Saudi Arabia is currently implementing a series of measures aimed at accelerating the development of the nation's economy. These include the formation of the Supreme Council of Petroleum and Minerals, the formation of the Supreme Council of Economic Affairs, the enactment of a new foreign investment code and the establishment of an Investment Authority.

Consistent with these measures, the Kingdom has invited international petroleum companies to submit investment proposals which are beneficial to both the country and companies.

''The invitation was met with significant enthusiasm and the resulting submissions covered areas of mutual benefit such as investment in the gas industry, the downstream oil industry, industrial infrastructure, power generation, water desalination, petrochemicals and energy-intensive industry,'' said Prince Faisal.

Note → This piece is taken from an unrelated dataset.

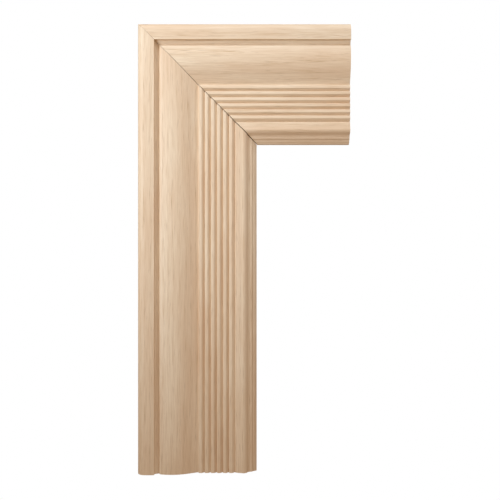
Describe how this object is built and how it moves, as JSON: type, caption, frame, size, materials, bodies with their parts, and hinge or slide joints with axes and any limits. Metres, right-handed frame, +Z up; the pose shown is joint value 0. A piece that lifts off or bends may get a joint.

''The Kingdom is converting these proposals into identifiable investment opportunities for companies to pursue.''

Guidelines under which the investments are to be carried out include:

  • Saudi Aramco will remain responsible for gas development in its operating areas. Within these areas, midstream and downstream projects may be open to foreign investors

  • In areas where non-associated gas has been discovered but has not yet been developed. International companies may become involved in development and production activities

  • In other areas where non-associated gas has yet to be discovered, companies may become involved in exploration, development and production activities

  • Investors in water desalination and power plants will be encouraged to utilise the Kingdom's hydrocarbon resources within the guidelines set out by the relevant authorities. Investment in these projects will be on a competitive basis and financing schemes such as BOOT and BOT will be considered

  • Investments in refineries and petrochemical and other industries utilising oil, oil products and gas as feedstock of energy sources are also seen as welcome.